The port city of Guadeloupe, Pointe-à-Pitre, is located on the Grande-Terre side of the butterfly-shaped island of Guadeloupe. It's narrow streets are filled during the day with colorful crowds. Along the waterfront are cafes where you may sit to enjoy the passing scene. Or enjoy the outdoor market in the early morning. Take in the shopping at your leisure.
Iles des Saintes
The Saints are an archipelago of 8 volcanic islets, tropical hideaways scalloped by white sandy beaches and sheltered coves. The 17th century Fort Napoleon is impressive, with fine views over the islands and surrounding seas. A charming and seductive atmosphere pervades Iles de Saints. It's enough to make you want to buy your dream villa and leave the world behind.
People say that the 'Nature Island' is the only Caribbean island that Columbus would recognize today. Virgin rainforests stand proud and tall. Waterfalls cascade from glorious heights where birds fill the forest with color and song. Dominica is a dream-like island, full of surprises. The steep mountainsides and lush jungle-like beauty might remind you of a Rousseau landscape.

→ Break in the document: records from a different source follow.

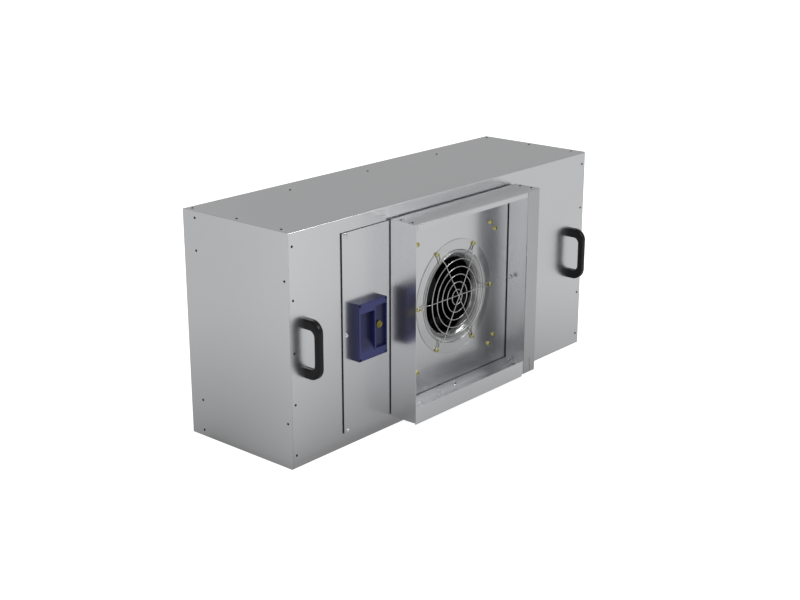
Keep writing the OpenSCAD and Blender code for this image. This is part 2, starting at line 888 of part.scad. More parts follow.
module impeller_screws() {
    color("silver") on_axis() for (a = [0:60:300]) rotate(a) translate([rotor_screw_r, 0, back_y - back_t])
        rotate([180, 0, 0]) socket_screw(m4, 3.5, 2.6, 2 * back_t);
}

cable_route = [[-308, -8.5, 236], [-308, 30, 236], [-303, 72, 239], [-275, 118, 248], [-225, 150, 262],
    [-165, 167, 276], [-110, 170, 284], [-60.1, 170, 285]];
cable_steps = 3;

// A point of the smooth curve through the route's points, by Catmull and Rom's rule.
function route_at(p, i, t) = let (a = p[max(i - 1, 0)], b = p[i], c = p[i + 1], d = p[min(i + 2, len(p) - 1)])
    (2 * b + (c - a) * t + (2 * a - 5 * b + 4 * c - d) * t * t + (3 * b - a - 3 * c + d) * t * t * t) / 2;
function route_points(p, n) = concat([for (i = [0:len(p) - 2], k = [0:n - 1]) route_at(p, i, k / n)],
    [p[len(p) - 1]]);
function unit(v) = v / norm(v);
function run_at(q, i) = unit(q[min(i + 1, len(q) - 1)] - q[max(i - 1, 0)]);
function ring_at(q, i, r, sides) =
    let (run = run_at(q, i), a = unit(cross(run, [0, 0, 1])), b = cross(a, run))
    [for (k = [0:sides - 1]) q[i] + r * (cos(360 * k / sides) * a + sin(360 * k / sides) * b)];

// The lead from the controller to the motor, swept along its route.
module motor_cable() {
    sides = 8;
    q = route_points(cable_route, cable_steps);
    last = len(q) - 1;
    points = [for (i = [0:last], p = ring_at(q, i, cable_r, sides)) p];
    walls = [for (i = [0:last - 1], k = [0:sides - 1]) let (n = (k + 1) % sides)
        [i * sides + k, i * sides + n, (i + 1) * sides + n, (i + 1) * sides + k]];
    low_cap = [for (k = [sides - 1:-1:0]) k];
    high_cap = [for (k = [0:sides - 1]) last * sides + k];
    color("black") translate([0, face_y, 0]) polyhedron(points, concat([low_cap], walls, [high_cap]));
}

module cable_grommet() {
    color("black") translate([grommet_x, face_y, grommet_z]) rotate([-90, 0, 0]) rotate_extrude()
        polygon([[cable_r, control_back - control_base_t], [grommet_r, control_back - control_base_t],
            [grommet_r, panel_back], [grommet_r + 2.5, panel_back], [grommet_r + 2.5, panel_back + 1.5],
            [grommet_r, panel_back + 2.5], [cable_r, panel_back + 2.5]]);
}

module baffle_posts() {
    bracket_back = bracket_y + bracket_t;
    color("silver") on_axis() for (a = [45:90:315]) rotate(a) translate([post_r, 0, 0]) rotate_extrude()
        polygon([[0, bracket_y - 4], [m5, bracket_y - 4], [m5, bracket_back], [6, bracket_back],
            [6, baffle_y], [m5, baffle_y], [m5, baffle_y + baffle_t], [4.5, baffle_y + baffle_t],
            [4.5, baffle_y + 5], [0, baffle_y + 5]]);
}

// A plate with two folded edges that turns the air outwards before the filter.
module flow_baffle() {
    x = baffle_w / 2;
    z0 = axis_z - baffle_h / 2;
    z1 = axis_z + baffle_h / 2;
    color("silver") difference() {
        union() {
            sheet(baffle_y, baffle_t) area(-x, x, z0, z1);
            for (z = [z0, z1 - baffle_t]) slab(-x, x, baffle_y, baffle_y + 14, z, z + baffle_t);
        }
        on_axis() for (a = [45:90:315]) rotate(a) translate([post_r, 0, baffle_y - 1])
            cylinder(r = m5, h = baffle_t + 2);
    }
}

module filter_gasket() {
    x = filter_half_w - 1;
    w = filter_gasket_w;
    color("black") sheet(filter_y - filter_gasket_t, filter_gasket_t) difference() {
        area(-x, x, filter_low + 1, filter_high - 1);
        area(w - x, x - w, filter_low + 1 + w, filter_high - 1 - w);
    }
}

// Section of a filter rail, a channel open towards the pleats: u runs with the air, v outwards.
module rail_section() {
    difference() {
        square([filter_d, rail_w]);
        translate([rail_t, -eps]) square([filter_d - 2 * rail_t, rail_w - rail_t + eps]);
    }
}

module filter_rail_top() {
    color("gainsboro") translate([0, face_y + filter_y, filter_high - rail_w])
        along_x(-filter_half_w, filter_half_w) rail_section();
}

module filter_rail_bottom() {
    color("gainsboro") translate([0, face_y + filter_y, filter_low + rail_w])
        along_x(-filter_half_w, filter_half_w) mirror([0, 1]) rail_section();
}

// The right rail, between the top and the bottom rail.
module end_rail() {
    color("gainsboro") translate([filter_half_w - rail_w, face_y + filter_y, filter_low + rail_w])
        linear_extrude(filter_high - filter_low - 2 * rail_w) mirror([1, 0]) rotate(90) rail_section();
}

module filter_rail_right() { end_rail(); }
module filter_rail_left() { mirror([1, 0, 0]) end_rail(); }

// The folded filter medium: one sheet in deep pleats, its folds upright.
module pleat_pack() {
    fold_count = 2 * floor((filter_half_w - rail_t) / pleat_pitch);
    y0 = face_y + filter_y + rail_t + 2;
    y1 = y0 + filter_d - 2 * rail_t - 8 - pleat_rise;
    fold = [for (i = [-fold_count:fold_count]) [i * pleat_pitch / 2, i % 2 == 0 ? y0 : y1]];
    back = [for (i = [2 * fold_count:-1:0]) fold[i] + [0, pleat_rise]];
    h = filter_high - filter_low - 2 * rail_t;
    color("white") translate([0, 0, filter_low + rail_t]) linear_extrude(h) polygon(concat(fold, back));
}

// The painted grille that guards the clean side of the pleats.
module outlet_grille() {
    x = filter_half_w - rail_w + 8;
    z0 = filter_low + rail_w - 8;
    z1 = filter_high - rail_w + 8;
    rim = 14;
    cell_w = (2 * (x - rim) + grille_rib) / grille_columns;
    cell_h = (z1 - z0 - 2 * rim + grille_rib) / grille_rows;
    color("white") sheet(filter_y + filter_d - rail_t - guard_sheet_t, guard_sheet_t) difference() {
        area(-x, x, z0, z1);
        for (i = [0:grille_columns - 1], k = [0:grille_rows - 1])
            translate([rim - x + i * cell_w, z0 + rim + k * cell_h])
                square([cell_w - grille_rib, cell_h - grille_rib]);
    }
}

// Places children on the eight clips: +Z points outwards to the wall, +Y to the outlet.
module at_clips() {
    wall = clip_wall;
    for (x = [-400, 0, 400]) {
        translate([x, face_y, wall]) children();
        translate([x, face_y, housing_h - wall]) rotate([0, 180, 0]) children();
    }
    end_wall = half_w - sheet_t - seat_t;
    for (s = [-1, 1]) translate([s * end_wall, face_y, axis_z]) rotate([0, s * 90, 0]) children();
}

// A bent clip: one leg on the wall, the other over the filter's frame.
module filter_clips() {
    clip_end = filter_y + filter_d + clip_t;
    reach = filter_gap + 9;
    color("silver") difference() {
        at_clips() {
            translate([-clip_w / 2, clip_end - 24, -clip_t]) cube([clip_w, 24, clip_t]);
            translate([-clip_w / 2, clip_end - clip_t, -reach]) cube([clip_w, clip_t, reach]);
        }
        at_clips() translate([0, clip_screw_y, -5]) cylinder(r = clip_screw_r, h = 20);
    }
}

module clip_screws() {
    color("silver") at_clips() translate([0, clip_screw_y, -clip_t]) rotate([180, 0, 0])
        socket_screw(clip_screw_r, 4, 2.4, clip_t + seat_t);
}

// Outline of the controller box.
module control_outline(inset) {
    x0 = control_x - control_w / 2 + inset;
    z0 = control_z - control_h / 2 + inset;
    round_area(x0, x0 + control_w - 2 * inset, z0, z0 + control_h - 2 * inset, control_corner_r - inset);
}

module controller_base() {
    color("mediumslateblue") difference() {
        sheet(control_back - control_base_t, control_base_t) control_outline(0);
        facing_front(grommet_x, 0, grommet_z) drill(grommet_r);
        at_controller_screws(0) drill(m4);
    }
}

// The moulded lid: a finger scoop on the left, a sunk window with the knob on the right.
module controller_lid() {
    x_wall = window_x - window_w / 2;
    x_right = control_x + control_w / 2 - 3;
    z0 = control_z - control_h / 2 + 12;
    z1 = control_z + control_h / 2 - 12;
    lid_back = control_back - control_base_t;
    scoop_floor = control_front + scoop_d;
    color("mediumslateblue") difference() {
        union() {
            sheet(control_front + 1.5, control_d - control_base_t - 1.5) control_outline(0);
            sheet(control_front, 1.5) control_outline(1);
        }
        along_x(scoop_x - scoop_w / 2, scoop_x + scoop_w / 2) translate([face_y, 0]) polygon([
            [control_front - 1, scoop_high], [scoop_floor, scoop_high], [scoop_floor, scoop_low + scoop_ramp],
            [control_front, scoop_low], [control_front - 1, scoop_low]]);
        slab(window_x - window_w / 2, window_x + window_w / 2, control_front - 1, control_front + window_d,
            window_low, window_high);
        slab(x_wall, x_right, control_front + window_d + 3, lid_back + eps, z0, z1);
        facing_front(knob_x, 0, knob_z) drill(dial_bush_r);
        at_controller_screws(control_front) {
            drill(m4);
            translate([0, 0, -3]) cylinder(r = 3.5, h = 4);
        }
    }
}

module controller_screws() {
    color("black") at_controller_screws(control_front + 3) socket_screw(m4, 3.2, 2.4, control_d + 1);
}

module control_board() {
    half = window_w / 2 - 0.5;
    color("darkgreen") difference() {
        sheet(board_face, board_t) area(window_x - half, window_x + half,
            control_z - board_half_h, control_z + board_half_h);
        facing_front(grommet_x, 0, grommet_z) drill(cable_r - 1);
    }
}

// The rotary control on the board, with the bush that the knob's shaft turns in.
module speed_dial() {
    bush_front = control_front + window_d - 2;
    body_front = control_front + window_d + 3;
    color("gray") facing_front(knob_x, 0, knob_z) rotate_extrude() polygon([
        [0, -board_face], [8, -board_face], [8, -body_front], [dial_bush_r, -body_front],
        [dial_bush_r, -bush_front], [knob_shaft_r + bearing_gap, -bush_front],
        [knob_shaft_r + bearing_gap, -board_face + 2], [0, -board_face + 2]]);
}

// The speed knob: a round skirt, a grip bar across it and its shaft.
module speed_knob() {
    skirt_back = -(control_front + window_d - 2.5);
    shaft_back = -(board_face - 2.5);
    top = skirt_back + knob_h;
    color("gold") facing_front(knob_x, 0, knob_z) {
        rotate_extrude() polygon([[0, shaft_back], [knob_shaft_r, shaft_back], [knob_shaft_r, skirt_back],
            [knob_d / 2, skirt_back], [knob_d / 2, skirt_back + 2], [knob_d / 2 - 0.8, top - 4],
            [0, top - 4]]);
        rotate(35) intersection() {
            translate([-knob_d / 2, -3, top - 4.5]) cube([knob_d, 6, 4.5]);
            translate([0, 0, top - 5]) cylinder(d = knob_d - 4, h = 6);
        }
    }
}

// Outline of a handle seen from its side: round shoulders in front, drawn in by an inset.
module handle_outline(inset) {
    r = handle_r - inset;
    y0 = face_y - handle_d + inset;
    z0 = handle_z - handle_h / 2 + inset;
    z1 = handle_z + handle_h / 2 - inset;
    intersection() {
        union() {
            area(y0 + r, face_y, z0, z1);
            area(y0, face_y, z0 + r, z1 - r);
            for (z = [z0 + r, z1 - r]) translate([y0 + r, z]) circle(r, $fn = 32);
        }
        area(y0, face_y, z0, z1);
    }
}

// The gap for the fingers, round in its two front corners.
module finger_gap() {
    r = handle_r / 2;
    y0 = face_y - handle_d + handle_grip;
    z0 = handle_z - handle_h / 2 + handle_leg;
    z1 = handle_z + handle_h / 2 - handle_leg;
    area(y0 + r, face_y + eps, z0, z1);
    area(y0, face_y + eps, z0 + r, z1 - r);
    for (z = [z0 + r, z1 - r]) translate([y0 + r, z]) circle(r);
}

// A moulded bridge handle with bevelled edges, drilled for its two screws from behind.
module handle(x) {
    bevel = 3;
    side = handle_w / 2;
    color("black") difference() {
        hull() {
            along_x(x - side, x + side) handle_outline(bevel);
            along_x(x - side + bevel, x + side - bevel) handle_outline(0);
        }
        along_x(x - side - eps, x + side + eps) finger_gap();
        at_handle_screws(0) translate([0, 0, -eps]) cylinder(r = m6, h = 22);
    }
}

module handle_left() { handle(-handle_x); }
module handle_right() { handle(handle_x); }

module handle_screws() {
    color("silver") for (s = [-1, 1], k = [-1, 1])
        translate([s * handle_x, face_y + 2 * sheet_t, handle_z + k * handle_pitch / 2]) rotate([-90, 0, 0])
            socket_screw(m6, 5.5, 5, 2 * sheet_t + 20);
}

wrap_sheet();
end_panel_left();
end_panel_right();
handle_angle_left();
handle_angle_right();
shell_rivets();
filter_seat();
liner_top();
liner_bottom();
liner_left();
liner_right();
access_gasket();
access_panel();
access_screws();
collar_gasket();
collar_left();
collar_right();
collar_top();
collar_bottom();
collar_screws();
collar_rivets();
inlet_nozzle();
finger_guard();
guard_screws();
bracket_screws();
fan_bracket();
motor_stator();
stator_screws();
front_bearing();
rear_bearing();
motor_shaft();
motor_rotor();
impeller_backplate();
impeller_blades();
impeller_shroud();
impeller_screws();
motor_cable();
cable_grommet();
baffle_posts();
flow_baffle();
filter_gasket();
filter_rail_top();
filter_rail_bottom();
filter_rail_left();
filter_rail_right();
pleat_pack();
outlet_grille();
filter_clips();
clip_screws();
controller_base();
controller_lid();
controller_screws();
control_board();
speed_dial();
speed_knob();
handle_left();
handle_right();
handle_screws();
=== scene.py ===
import json
import math

import bpy
import numpy as np
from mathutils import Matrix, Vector


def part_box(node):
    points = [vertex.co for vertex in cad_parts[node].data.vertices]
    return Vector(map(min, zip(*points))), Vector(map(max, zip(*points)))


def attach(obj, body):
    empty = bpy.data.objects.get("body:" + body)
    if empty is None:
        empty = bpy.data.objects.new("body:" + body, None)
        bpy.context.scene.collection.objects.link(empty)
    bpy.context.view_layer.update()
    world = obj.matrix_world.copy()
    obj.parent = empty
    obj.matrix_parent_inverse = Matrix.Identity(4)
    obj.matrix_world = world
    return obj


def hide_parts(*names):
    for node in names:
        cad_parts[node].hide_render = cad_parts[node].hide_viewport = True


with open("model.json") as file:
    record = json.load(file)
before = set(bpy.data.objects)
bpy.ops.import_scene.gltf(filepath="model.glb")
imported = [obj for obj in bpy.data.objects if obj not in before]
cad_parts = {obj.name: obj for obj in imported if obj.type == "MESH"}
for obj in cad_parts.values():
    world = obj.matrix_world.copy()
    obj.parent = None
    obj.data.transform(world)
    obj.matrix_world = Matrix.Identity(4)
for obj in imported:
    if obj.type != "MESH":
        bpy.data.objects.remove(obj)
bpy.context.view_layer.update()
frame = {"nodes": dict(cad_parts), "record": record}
nodes = frame["nodes"]
mm = 0.001

# Depths are counted in millimetres behind the inlet face, as on a drawing of the unit.
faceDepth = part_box("wrap_sheet")[0].y
axisHeight = 0.285
axisZ = 1000 * axisHeight
print("frame loaded:", len(nodes), "nodes")


# The camera: where it looks, and how far round and up it stands, in degrees.
cameraValues = {
    "target": (-0.20798, -0.1315, 0.32437),
    "azimuth": -49.055,
    "elevation": 17.822,
    "distance": 3.36237,
    "lens": 61.65,
    "sensor": 36.0,
}


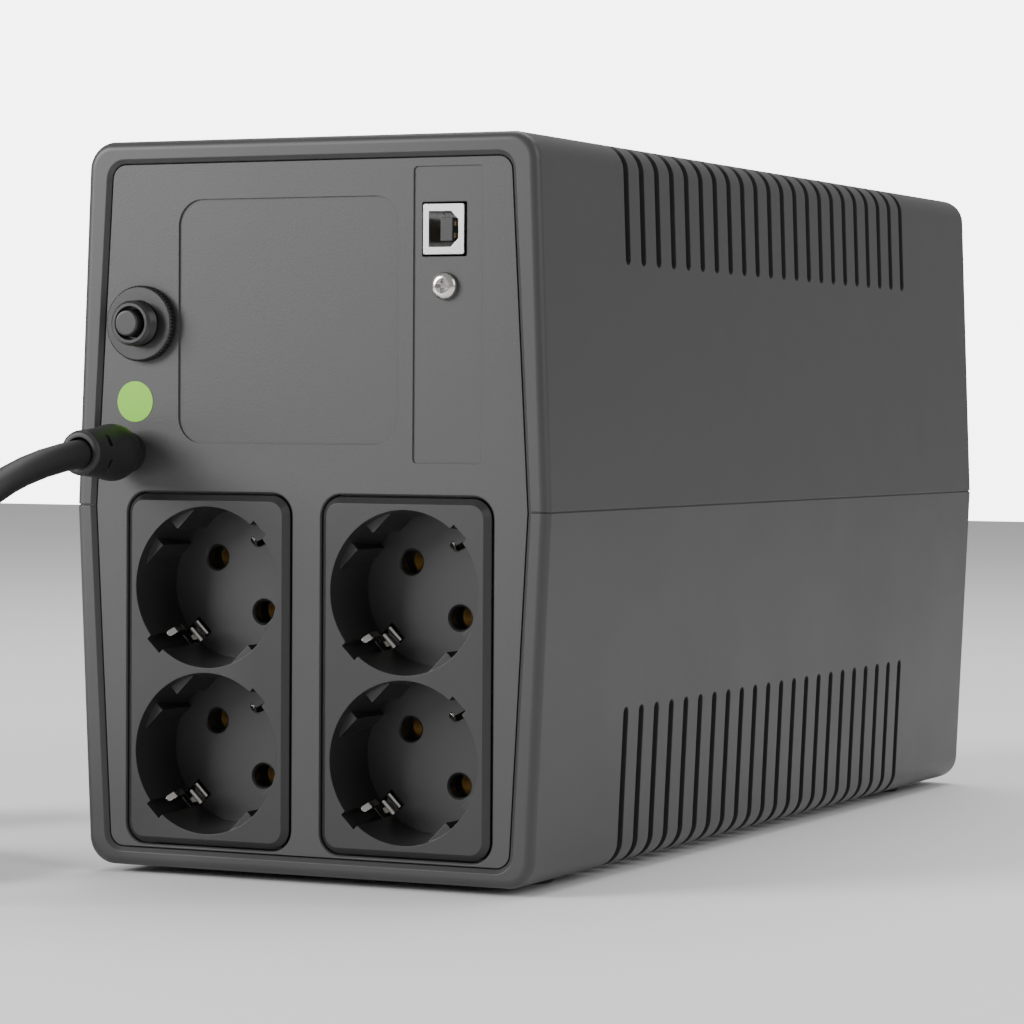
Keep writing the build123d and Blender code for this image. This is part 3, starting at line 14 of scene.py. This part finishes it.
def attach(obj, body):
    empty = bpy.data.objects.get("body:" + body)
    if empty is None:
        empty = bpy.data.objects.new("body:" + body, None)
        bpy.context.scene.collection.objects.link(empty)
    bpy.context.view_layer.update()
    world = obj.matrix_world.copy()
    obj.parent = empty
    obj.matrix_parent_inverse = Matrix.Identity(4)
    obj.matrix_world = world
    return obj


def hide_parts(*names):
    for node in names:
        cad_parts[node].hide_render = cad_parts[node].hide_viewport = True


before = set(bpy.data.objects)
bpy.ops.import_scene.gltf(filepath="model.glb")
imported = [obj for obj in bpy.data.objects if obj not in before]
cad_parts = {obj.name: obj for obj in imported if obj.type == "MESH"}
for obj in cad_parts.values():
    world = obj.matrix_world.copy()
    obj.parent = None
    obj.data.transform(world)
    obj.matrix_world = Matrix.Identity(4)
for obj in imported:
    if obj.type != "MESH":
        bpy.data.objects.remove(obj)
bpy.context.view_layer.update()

Glide through a steamy orchid-festooned rainforest in a fascinating boat ride up the winding Layrou River. Or, hike to breathtaking Trafalgar Falls and a bubbling lake.
Martinique is directly north of St. Lucia, northwest of Barbados and south of Dominica. Land mass is 420 square miles of which 15 square miles is water. The island is volcanic in origin. The population is estimated at approximately 390,000. Martinique owes its name to Christopher Columbus who sited the island in 1493 and later to return in 1502 naming the island Martinica.
Historically, Martinique's economy relied on sugar cane farming which has since dwindled. Today tourism is the main source of income as well as the export of bananas to France.
The island has quirky historical sites which compliment European flair and Caribbean beauty. It is fashionable and elegant with an abundance of flora. A leading destination for European vacationers, it offers gorgeous beaches, great food and a variety of accommodations. Tourism is an important economic base yet, so are banana farming, cane raising and rum to a lesser degree.